» **What the task requires**
Read the data and repeat it in full, exactly.
::::::::
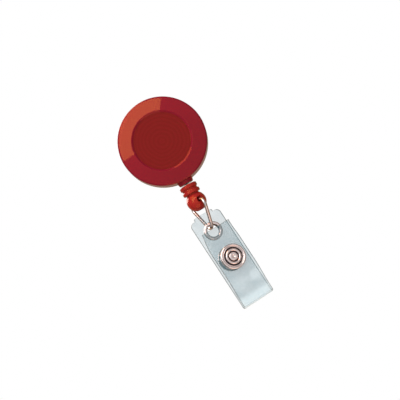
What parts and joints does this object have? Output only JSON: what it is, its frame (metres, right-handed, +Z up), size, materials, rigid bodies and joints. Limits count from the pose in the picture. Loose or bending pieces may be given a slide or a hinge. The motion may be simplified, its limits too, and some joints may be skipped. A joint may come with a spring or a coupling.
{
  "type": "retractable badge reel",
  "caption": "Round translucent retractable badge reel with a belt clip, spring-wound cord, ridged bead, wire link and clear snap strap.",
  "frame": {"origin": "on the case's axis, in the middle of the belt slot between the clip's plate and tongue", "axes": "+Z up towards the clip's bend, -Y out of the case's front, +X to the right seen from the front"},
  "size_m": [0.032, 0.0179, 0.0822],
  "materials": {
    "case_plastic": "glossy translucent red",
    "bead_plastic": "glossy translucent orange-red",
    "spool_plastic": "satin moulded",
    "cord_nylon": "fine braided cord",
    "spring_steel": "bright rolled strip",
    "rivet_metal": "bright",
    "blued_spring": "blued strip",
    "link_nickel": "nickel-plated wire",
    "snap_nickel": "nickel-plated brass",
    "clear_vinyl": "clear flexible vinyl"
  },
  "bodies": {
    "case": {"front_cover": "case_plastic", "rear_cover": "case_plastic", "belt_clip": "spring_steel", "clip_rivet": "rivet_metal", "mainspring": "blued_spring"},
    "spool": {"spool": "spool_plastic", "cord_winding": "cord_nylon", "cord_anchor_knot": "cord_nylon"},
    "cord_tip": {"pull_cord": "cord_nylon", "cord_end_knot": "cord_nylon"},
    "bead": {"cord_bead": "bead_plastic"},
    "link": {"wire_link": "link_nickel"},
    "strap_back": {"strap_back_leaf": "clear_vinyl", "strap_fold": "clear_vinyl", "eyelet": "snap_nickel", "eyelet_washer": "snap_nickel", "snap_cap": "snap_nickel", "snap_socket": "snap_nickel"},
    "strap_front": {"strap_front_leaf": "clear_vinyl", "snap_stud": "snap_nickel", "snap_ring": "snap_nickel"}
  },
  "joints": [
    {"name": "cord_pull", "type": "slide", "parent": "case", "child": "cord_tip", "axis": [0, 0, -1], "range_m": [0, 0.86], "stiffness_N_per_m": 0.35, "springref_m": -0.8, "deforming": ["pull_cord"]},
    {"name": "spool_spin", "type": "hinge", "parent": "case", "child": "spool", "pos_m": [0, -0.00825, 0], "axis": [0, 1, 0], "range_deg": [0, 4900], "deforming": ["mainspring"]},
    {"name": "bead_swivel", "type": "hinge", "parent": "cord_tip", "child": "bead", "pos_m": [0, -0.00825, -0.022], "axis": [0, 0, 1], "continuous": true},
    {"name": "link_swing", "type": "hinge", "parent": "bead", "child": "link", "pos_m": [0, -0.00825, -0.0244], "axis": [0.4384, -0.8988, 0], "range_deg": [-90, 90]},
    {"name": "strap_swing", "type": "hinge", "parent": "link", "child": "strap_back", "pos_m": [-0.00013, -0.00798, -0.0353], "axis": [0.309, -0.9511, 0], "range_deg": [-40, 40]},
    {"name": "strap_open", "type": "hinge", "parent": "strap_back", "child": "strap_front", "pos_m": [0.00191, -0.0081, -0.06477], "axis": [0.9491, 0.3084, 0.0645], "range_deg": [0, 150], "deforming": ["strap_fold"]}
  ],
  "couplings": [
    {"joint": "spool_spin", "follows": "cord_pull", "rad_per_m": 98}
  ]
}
::::::::
» **Solution to this problem**
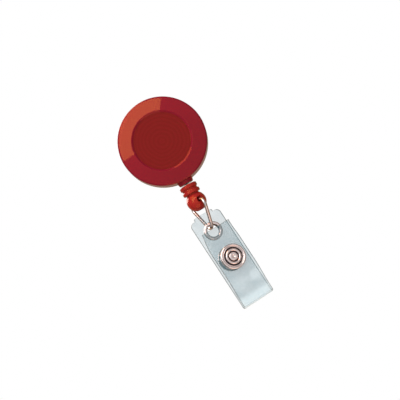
What parts and joints does this object have? Output only JSON: what it is, its frame (metres, right-handed, +Z up), size, materials, rigid bodies and joints. Limits count from the pose in the picture. Loose or bending pieces may be given a slide or a hinge. The motion may be simplified, its limits too, and some joints may be skipped. A joint may come with a spring or a coupling.
{
  "type": "retractable badge reel",
  "caption": "Round translucent retractable badge reel with a belt clip, spring-wound cord, ridged bead, wire link and clear snap strap.",
  "frame": {"origin": "on the case's axis, in the middle of the belt slot between the clip's plate and tongue", "axes": "+Z up towards the clip's bend, -Y out of the case's front, +X to the right seen from the front"},
  "size_m": [0.032, 0.0179, 0.0822],
  "materials": {
    "case_plastic": "glossy translucent red",
    "bead_plastic": "glossy translucent orange-red",
    "spool_plastic": "satin moulded",
    "cord_nylon": "fine braided cord",
    "spring_steel": "bright rolled strip",
    "rivet_metal": "bright",
    "blued_spring": "blued strip",
    "link_nickel": "nickel-plated wire",
    "snap_nickel": "nickel-plated brass",
    "clear_vinyl": "clear flexible vinyl"
  },
  "bodies": {
    "case": {"front_cover": "case_plastic", "rear_cover": "case_plastic", "belt_clip": "spring_steel", "clip_rivet": "rivet_metal", "mainspring": "blued_spring"},
    "spool": {"spool": "spool_plastic", "cord_winding": "cord_nylon", "cord_anchor_knot": "cord_nylon"},
    "cord_tip": {"pull_cord": "cord_nylon", "cord_end_knot": "cord_nylon"},
    "bead": {"cord_bead": "bead_plastic"},
    "link": {"wire_link": "link_nickel"},
    "strap_back": {"strap_back_leaf": "clear_vinyl", "strap_fold": "clear_vinyl", "eyelet": "snap_nickel", "eyelet_washer": "snap_nickel", "snap_cap": "snap_nickel", "snap_socket": "snap_nickel"},
    "strap_front": {"strap_front_leaf": "clear_vinyl", "snap_stud": "snap_nickel", "snap_ring": "snap_nickel"}
  },
  "joints": [
    {"name": "cord_pull", "type": "slide", "parent": "case", "child": "cord_tip", "axis": [0, 0, -1], "range_m": [0, 0.86], "stiffness_N_per_m": 0.35, "springref_m": -0.8, "deforming": ["pull_cord"]},
    {"name": "spool_spin", "type": "hinge", "parent": "case", "child": "spool", "pos_m": [0, -0.00825, 0], "axis": [0, 1, 0], "range_deg": [0, 4900], "deforming": ["mainspring"]},
    {"name": "bead_swivel", "type": "hinge", "parent": "cord_tip", "child": "bead", "pos_m": [0, -0.00825, -0.022], "axis": [0, 0, 1], "continuous": true},
    {"name": "link_swing", "type": "hinge", "parent": "bead", "child": "link", "pos_m": [0, -0.00825, -0.0244], "axis": [0.4384, -0.8988, 0], "range_deg": [-90, 90]},
    {"name": "strap_swing", "type": "hinge", "parent": "link", "child": "strap_back", "pos_m": [-0.00013, -0.00798, -0.0353], "axis": [0.309, -0.9511, 0], "range_deg": [-40, 40]},
    {"name": "strap_open", "type": "hinge", "parent": "strap_back", "child": "strap_front", "pos_m": [0.00191, -0.0081, -0.06477], "axis": [0.9491, 0.3084, 0.0645], "range_deg": [0, 150], "deforming": ["strap_fold"]}
  ],
  "couplings": [
    {"joint": "spool_spin", "follows": "cord_pull", "rad_per_m": 98}
  ]
}